What is Book Value?
Book value is the accounting value of a company — what shareholders would theoretically receive if the company were liquidated today and all assets sold and liabilities paid. It equals:
- Book Value = Total Assets − Total Liabilities
- Book Value Per Share (BVPS) = Book Value / Shares Outstanding
Example: If a company has ₹1,000 crore in assets, ₹400 crore in liabilities, and 10 crore shares outstanding — Book Value = ₹600 crore; BVPS = ₹60 per share.
Book value is essentially the shareholders' equity on the balance sheet, also called Net Worth in Indian accounting terminology.
Price-to-Book Ratio (P/B)
P/B = Market Price Per Share / Book Value Per Share
- P/B < 1: Stock trades below book value — implies market expects losses, or assets are overstated, or the business is deeply undervalued. Common in PSU banks, steel companies during downturns.
- P/B = 1: Stock trades at book value — market values the company exactly at its net assets.
- P/B > 1: Market assigns a premium for brand value, earnings power, or growth — the normal state for quality businesses.
- P/B 5–30×: Normal for quality consumer companies, IT firms with intangible assets (software, brands) not fully captured on balance sheet.
When P/B is Most Useful
P/B is most relevant for asset-heavy, balance-sheet-driven businesses:
- Banks and NBFCs: Book value represents loan portfolio net of NPAs. ROE/P/B framework is the standard bank valuation methodology. Price / Adjusted Book = Price / (Equity − Gross NPA × (1 − provision coverage))
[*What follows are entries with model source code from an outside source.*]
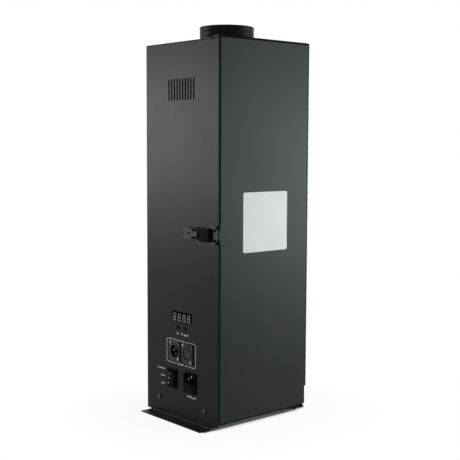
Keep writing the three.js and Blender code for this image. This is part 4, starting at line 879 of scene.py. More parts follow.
@dataclass
class Assembly:
    """Pieces that are built and dressed together."""

    finishes: Finishes
    pieces: list[bpy.types.Object] = field(default_factory=list, init=False)

    def build(self) -> None:
        """Builds and dresses the pieces."""
        raise NotImplementedError

    def fit(self, form: Form, body: Body = Body.CABINET, replaces: Sequence[str] = (), bevel: float = 0.0,
            smooth: float = SMOOTH) -> bpy.types.Object:
        """Makes a form one of the pieces.

        Args:
            form: The finished form.
            body: The body that it rides on.
            replaces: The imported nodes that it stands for.
            bevel: The width of the rounding, or 0 for none.
            smooth: The angle in degrees from which an edge counts as sharp.

        Returns:
            The piece.
        """
        self.pieces.append(settle(form.shown(self.finishes), body, replaces, bevel, smooth))
        return self.pieces[-1]

    def soften(self, *plans: Softening) -> None:
        """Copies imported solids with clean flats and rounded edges, to stand for them.

        Args:
            plans: The solids and how each is dressed.
        """
        for plan in plans:
            bm = bmesh.new()
            bm.from_mesh(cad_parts[plan.node].data)
            bmesh.ops.remove_doubles(bm, verts=bm.verts, dist=MERGE * MM)
            bmesh.ops.dissolve_limit(bm, angle_limit=math.radians(1.0), verts=bm.verts, edges=bm.edges)
            if plan.shape:
                plan.shape(bm)
            name = f"{plan.node}_dressed"
            mesh = poured(name, bm)
            mesh.materials.clear()
            for finish in filter(None, (plan.finish, plan.second)):
                mesh.materials.append(self.finishes[finish])
            for polygon in mesh.polygons:
                polygon.material_index = int(plan.where is not None and plan.where(polygon))
            self.pieces.append(settle(linked(name, mesh), plan.body, (plan.node,), plan.bevel))


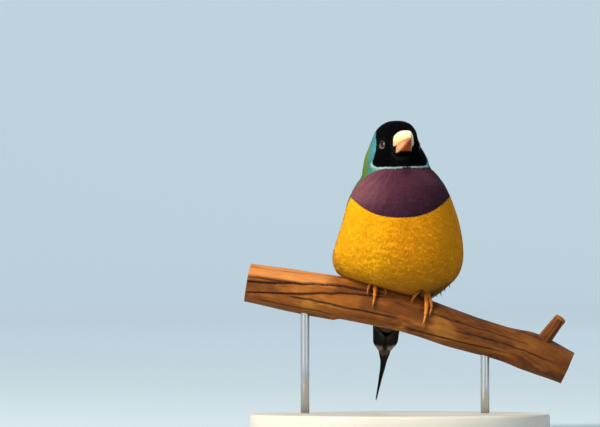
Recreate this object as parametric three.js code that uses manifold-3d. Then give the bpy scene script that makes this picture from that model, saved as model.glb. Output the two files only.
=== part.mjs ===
// A life-size male gouldian finch, fluffed up and upright, gripping a short cut length of branch
// that two short rods hold above an oval base. Millimetres, +Z up. The bird looks along -Y, its
// left side is towards +X, and the origin is the middle of the base's underside.
import * as THREE from "three";
import { mergeVertices } from "three/addons/utils/BufferGeometryUtils.js";
import Module from "manifold-3d";

const wasm = await Module();
wasm.setup();

// Driving sizes
const GAP = 0.3; // between pieces that touch
const SLIVER = 0.04; // corners that move the skin less than this are left out
const FLAT_TURN = THREE.MathUtils.degToRad(4); // how far the body is turned to its left
const HEAD_TURN = THREE.MathUtils.degToRad(18);
const HEAD_PITCH = THREE.MathUtils.degToRad(15); // the bill points this far above level

// The body from crown to tail root, as tilted oval sections. Each row is the section's height,
// sideways shift, forward shift, half width, depth in front, depth behind, tilt and turn (degrees).
const BODY_SECTIONS = [
  [124.7, -1.4, 6.3, 0, 0, 0, 0, 18], // crown
  [124.4, -1.4, 6.2, 2.9, 3.2, 2.9, 0, 18],
  [123.1, -1.5, 6.1, 5.7, 6.6, 5.8, 0, 18],
  [120.6, -1.8, 5.7, 7.9, 9.2, 8.0, 0, 18], // forehead
  [117.4, -2.0, 5.3, 9.1, 10.9, 10.0, 0, 18], // eyes
  [114.0, -2.0, 4.9, 10.5, 11.4, 11.4, 0, 18], // cheeks
  [110.2, -1.6, 4.2, 12.4, 10.9, 12.6, 0, 17], // chin and nape
  [106.2, -1.3, 3.2, 13.6, 11.8, 13.2, 0, 14], // collar
  [102.2, 0.0, 2.6, 15.6, 15.4, 14.2, 0, 10],
  [98.2, 0.0, 2.2, 18.3, 18.8, 15.8, 0, 6], // shoulders
  [92.0, 0.0, 1.8, 21.1, 21.6, 18.2, 2, 4], // breast
  [84.0, 0.3, 1.2, 23.4, 23.8, 20.6, 6, 4],
  [76.0, -0.2, 0.2, 25.4, 25.0, 22.6, 11, 4], // belly, the widest part
  [69.4, -0.9, -1.6, 26.2, 24.6, 22.8, 15, 4],
  [63.9, -0.9, -4.8, 24.4, 22.0, 19.6, 16, 4],
  [59.2, -0.6, -9.0, 19.6, 17.0, 15.8, 17, 4],
  [54.8, -1.4, -14.0, 14.6, 12.0, 11.4, 20, 4], // vent
  [50.2, -2.6, -18.4, 10.2, 8.0, 7.8, 24, 4],
  [45.4, -3.8, -22.0, 7.2, 3.4, 5.0, 26, 4],
  [41.0, -4.7, -24.6, 5.0, 1.2, 3.2, 27, 4],
  [37.6, -5.3, -26.6, 0, 0, 0, 27, 4], // end of the tail coverts
];
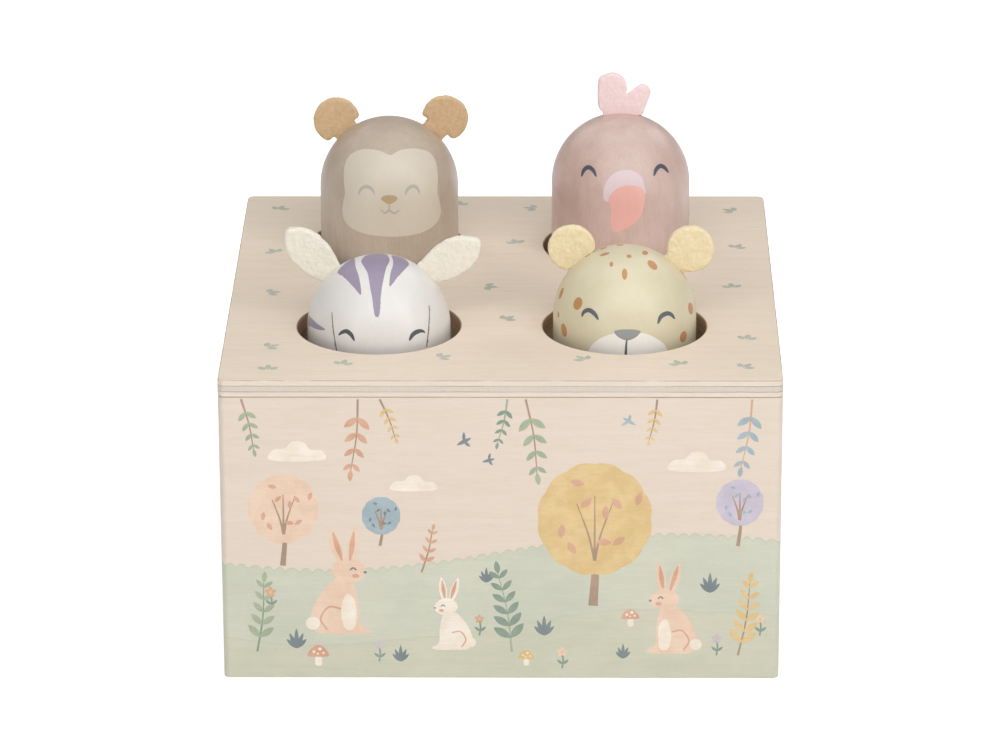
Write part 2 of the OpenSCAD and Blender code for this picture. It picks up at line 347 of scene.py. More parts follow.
def nap_group() -> bpy.types.NodeTree:
    """Wool felt: matted clumps with fine crossing fibres, with masks for painted shade in the hollows and a
    painted sheen on the fibres.

    Returns:
        The group.
    """

    def wire(graph: Graph, given: Sockets) -> Sockets:
        """Wires the nap.

        Args:
            graph: The group's tree.
            given: The group's inputs.

        Returns:
            The group's outputs.
        """
        clumps = graph.noise(given["Vector"], 950.0, 4.0, 0.6)
        bent = graph.add("VectorMath", _0=given["Vector"], _1=(2.2, 0.7, 0.6))
        bent.operation = "MULTIPLY"
        crossed = graph.add("VectorMath", _0=given["Vector"], _1=(0.6, 0.8, 2.4))
        crossed.operation = "MULTIPLY"
        one = graph.noise(bent.outputs[0], 2600.0, 3.0, 0.6)
        two = graph.noise(crossed.outputs[0], 2300.0, 3.0, 0.6)
        fibres = graph.maths("MAXIMUM", one, two)
        height = graph.maths("ADD", graph.maths("MULTIPLY", clumps, 1.4), fibres)
        return {"Mottle": graph.spread(clumps, 0.25, 0.72), "Fibre": graph.spread(fibres, 0.45, 0.75),
                "Height": height}

    return shared_group(
        "FeltNap",
        [("Vector", VECTOR, (0, 0, 0))],
        [("Mottle", FLOAT), ("Fibre", FLOAT), ("Height", FLOAT)],
        wire,
    )


def wash_group() -> bpy.types.NodeTree:
    """Thin printed colour: pigment that pools in soft patches, over a fine tooth.

    Returns:
        The group.
    """

    def wire(graph: Graph, given: Sockets) -> Sockets:
        """Wires the wash.

        Args:
            graph: The group's tree.
            given: The group's inputs.

        Returns:
            The group's outputs.
        """
        pools = graph.spread(graph.noise(given["Vector"], given["Scale"], 5.0, 0.6), 0.34, 0.66)
        tooth = graph.spread(graph.noise(given["Vector"], 2400.0, 2.0, 0.5), 0.4, 0.75)
        share = graph.maths("ADD", graph.maths("MULTIPLY", pools, 0.7), graph.maths("MULTIPLY", tooth, 0.3))
        return {"Pool": graph.maths("MULTIPLY", share, given["Amount"], clamp=True)}

    return shared_group(
        "InkWash",
        [("Vector", VECTOR, (0, 0, 0)), ("Scale", FLOAT, 120.0), ("Amount", FLOAT, 1.0)],
        [("Pool", FLOAT)],
        wire,
    )


def ground_group() -> bpy.types.NodeTree:
    """The painted ground of the landscape: a rolling line edged with low round bushes.

    Returns:
        The group.
    """

    def wire(graph: Graph, given: Sockets) -> Sockets:
        """Wires the mask.

        Args:
            graph: The group's tree.
            given: The group's inputs.

        Returns:
            The group's outputs.
        """
        along = given["Along"]
        roll = graph.maths("MULTIPLY", graph.maths("SINE", graph.maths("MULTIPLY", along, 38.0)), 0.0035)
        swell = graph.maths("MULTIPLY", graph.maths("SINE", graph.maths("MULTIPLY", along, 17.0)), 0.0028)
        drift = graph.add("CombineXYZ", X=along, Y=given["Seed"])
        uneven = graph.maths("SUBTRACT", graph.noise(drift.outputs[0], 160.0, 2.0), 0.5)
        shifted = graph.maths("ADD", graph.maths("MULTIPLY", along, given["Bushes"]),
                              graph.maths("MULTIPLY", uneven, 2.5))
        bump = graph.maths("MULTIPLY", graph.maths("ABSOLUTE", graph.maths("SINE", shifted)), given["Rise"])
        line = graph.maths("ADD", graph.maths("ADD", roll, swell), graph.maths("ADD", bump, given["Level"]))
        below = graph.maths("SUBTRACT", line, given["Height"])
        return {"Mask": graph.spread(below, -0.0001, 0.00012),
                "Edge": graph.spread(below, 0.0009, 0.0, 0.0, 1.0)}

    return shared_group(
        "GroundLine",
        [("Along", FLOAT, 0.0), ("Height", FLOAT, 0.0), ("Level", FLOAT, 0.04), ("Bushes", FLOAT, 900.0),
         ("Rise", FLOAT, 0.0012), ("Seed", FLOAT, 0.0)],
        [("Mask", FLOAT), ("Edge", FLOAT)],
        wire,
    )


# ---- Finishes ----


class Grain(Enum):
    """Which way the grain of a board or block runs."""

    ACROSS = (60.0, 700.0, 700.0)
    DEEP = (700.0, 60.0, 700.0)
    UPRIGHT = (700.0, 700.0, 60.0)


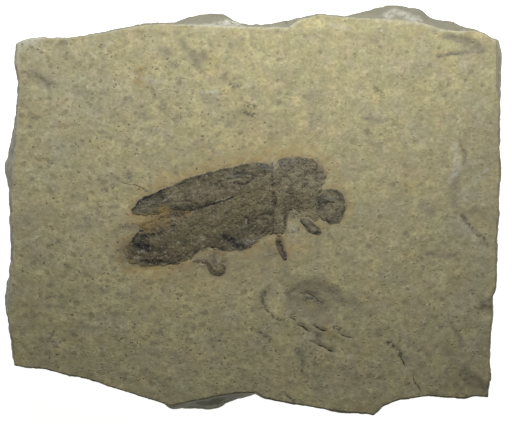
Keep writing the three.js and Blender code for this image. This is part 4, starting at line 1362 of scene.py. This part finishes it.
for kind in ("ash", "bloom", "olive", "umber"):
    print(len(FILM_MARKS[kind]), "strokes of", kind)

# %% Worn and chalky places, and one painted highlight
FILM_MARKS["faint"] = [
    (0.8, 0.6, [(-14.6, -2), (-13.2, -1.6), (-12, -0.8)]),
    (0.45, 0.95, [(-12.1, 0), (-11.5, -0.1)]),
    (0.6, 0.6, [(-17.2, -4.8), (-17.1, -6.3), (-16.4, -7.1)]),
    (1, 0.6, [(6.6, -0.3), (7.6, -0.4), (8.6, -0.8)]),
    (0.35, 0.4, [(-5.3, -6.6), (-5, -7.4)]),
    (1.5, 0.2, [(-6, -7), (-4, -7.6)]),
    (0.4, 0.35, [(3.55, 2.8), (3.6, 0.5), (3.5, -1), (3.7, -2.8)]),
    (0.3, 0.3, [(3.1, 6.2), (3.2, 5.6)]),
    (0.3, 0.35, [(6.4, -1.2), (7, -1.5)]),
    (0.3, 0.7, [(7.95, -2.4), (8.35, -2.65)]),
    (0.22, 0.8, [(3.3, -3.75), (3.9, -3.75)]),
    (0.3, 0.3, [(-6.8, -6.6), (-7.6, -6.6)]),
]
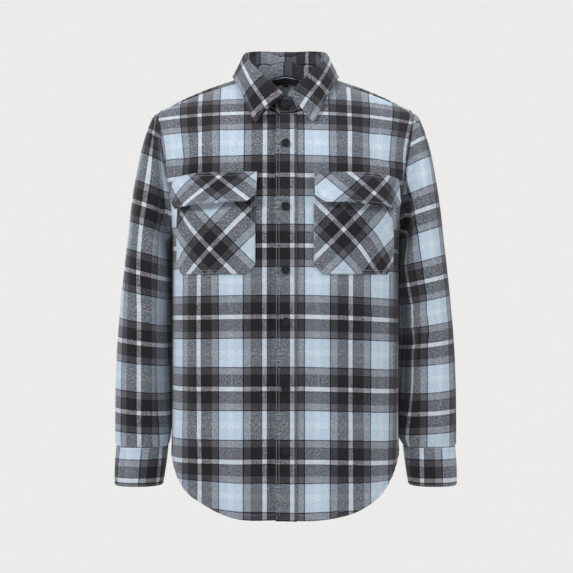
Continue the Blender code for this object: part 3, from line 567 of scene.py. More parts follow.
def cuff_grid():
    """Points of the cuff: a band whose ends overlap behind the wrist."""
    turn = line(0, 360 + CUFF_OVERLAP, CUFF_COLUMNS)[:, None]
    places = [0, CUFF_OVERLAP, *CUFF_EVEN, 360, 360 + CUFF_OVERLAP]
    ease = smooth(turn, places, [-1, -1, 0, 0, 1, 1])
    rows = rows_at(CUFF, line(0, len(CUFF) - 1, CUFF_ROWS))
    return tube_point(rows, CUFF_START + turn, CUFF_STEP * ease)


# ---- collar ----
def folded(turn):
    """Degrees from the front, 0 to 180, whichever way round."""
    turn = np.abs(np.asarray(turn, float)) % 360
    return np.minimum(turn, 360 - turn)


def stand_point(turn, share, step):
    """Points of the stand's outer side, by degrees from the front, share of its height and layer."""
    rise = STAND_BASE + (read(COLLAR, folded(turn)) - STAND_BASE) * share
    lean = STAND_STEP * step - STAND_LEAN * share + 0 * rise
    return neck_ring(turn) + rise[:, None] * UP + lean[:, None] * neck_out(turn)


def stand_turns():
    """Degrees round the neck of the stand's columns, from its button end to its top end."""
    end = math.degrees(math.asin(-PLACKET_LEFT / NECK_HALF_WIDTH))
    return end, line(end, -360 - end, STAND_COLUMNS)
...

- Manufacturing companies: Large fixed assets (plant, machinery, land) are central to the business
- Real estate companies: Land bank and property inventory are key assets
When P/B is Less Useful
For asset-light businesses, book value is a poor indicator of true value:
- IT companies (TCS, Infosys): Their main asset is human capital — not on the balance sheet
- Consumer brands (HUL, Asian Paints): Brand value worth thousands of crores doesn't appear on the balance sheet
- Platform businesses: Network effects and user bases have immense value not captured in book value
These companies routinely trade at P/B of 10–50× because earnings power far exceeds tangible asset value.
Tangible Book Value
Tangible Book Value = Book Value − Goodwill − Intangible Assets. Goodwill arises from acquisitions (you paid ₹500 crore for a business worth ₹200 crore on books → ₹300 crore goodwill). If goodwill needs to be written off (impaired), book value falls sharply. Always check goodwill as a percentage of total book value — very high goodwill means the acquisition premium may be at risk.